失敗や欠落のたび、それ言う必要ある?と言い返したくなるような想像力を欠いた言葉を浴びせかけられていた。
でも、それさえ、過敏なわたしの過剰な反応と判断されるのが怖くて、言い返すことも、誰かに話すこともできないまま、心だけがぎりぎりと削られていた。

ハンバーガー屋さんの狭いテーブルを挟んで話す娘はとてもきれいで、わたしは何度か見惚れてしまった。
口紅が落ちるのを気にしながら、それでもとても美味しそうに季節限定のハンバーガーを頬張る姿がどうしようもなく愛らしい。
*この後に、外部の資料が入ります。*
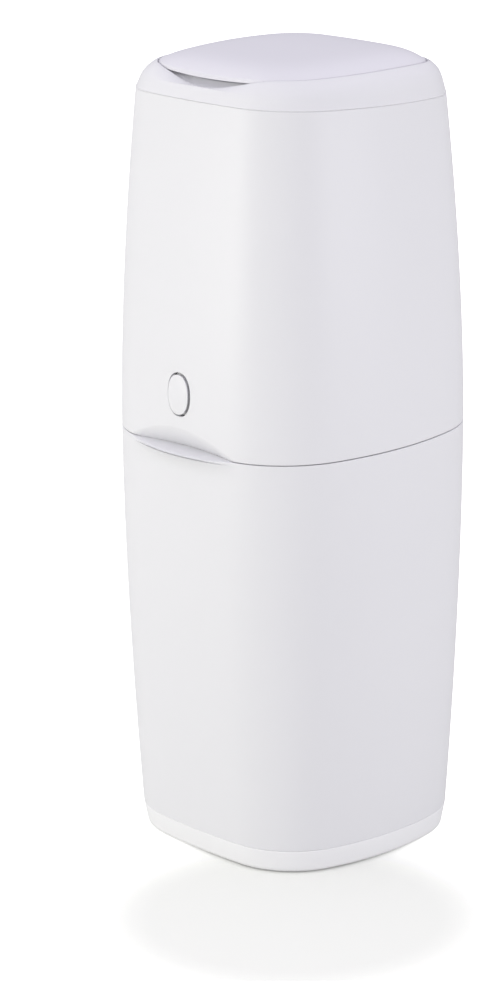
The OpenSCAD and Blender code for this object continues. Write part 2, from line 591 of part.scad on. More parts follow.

話したい人がいるなら話したらいいじゃん、話したほうがいいよ、と娘は言った。
そんなときわたしの脳内には決まって中島みゆきの「しあわせ芝居」が流れる。
若い頃からそうだった。
長いこと、そういうじぶんにうんざりしてきた。

対等でありたい。
対等であることを測るのは難しい。
対等だと思わせてくれる人はいるけれど、わたしはそれを信じない。
それは、わたしがわたしをなかなか信じようとしないからだ。
過信に怯えている。悲しくなりたくないから。
信じさせてくれる誰かを、なにかを、ずっと探している。いや、待っているだけ。
甘えているだけ。ずっと。
そんなだから、いつまでもわたしはわたしを信じようとしない。

好きなものはただ好きでいいのに。

でもさ、だってね、と思う存分マイナス思考をぶちまけたり、こんなのおかしいかな、と考える間もなく転がりでてくることばたちを拾い集めることもなく転がるままにしておけたのは、いつぶりだろう。
幾度となくよく似てると言われてきたふたつの笑い声は、宙を自由に飛び交い、まるでひとつのいきもののようだった。

駅までの道すがら、助手席から見た雨上がりの空はとても美しかった。
もっと話していたかった。
がんぱってね、またね、と肩に置かれた手にそっと触れてみれば、それは変わらずやわらかくしっとりとしていた。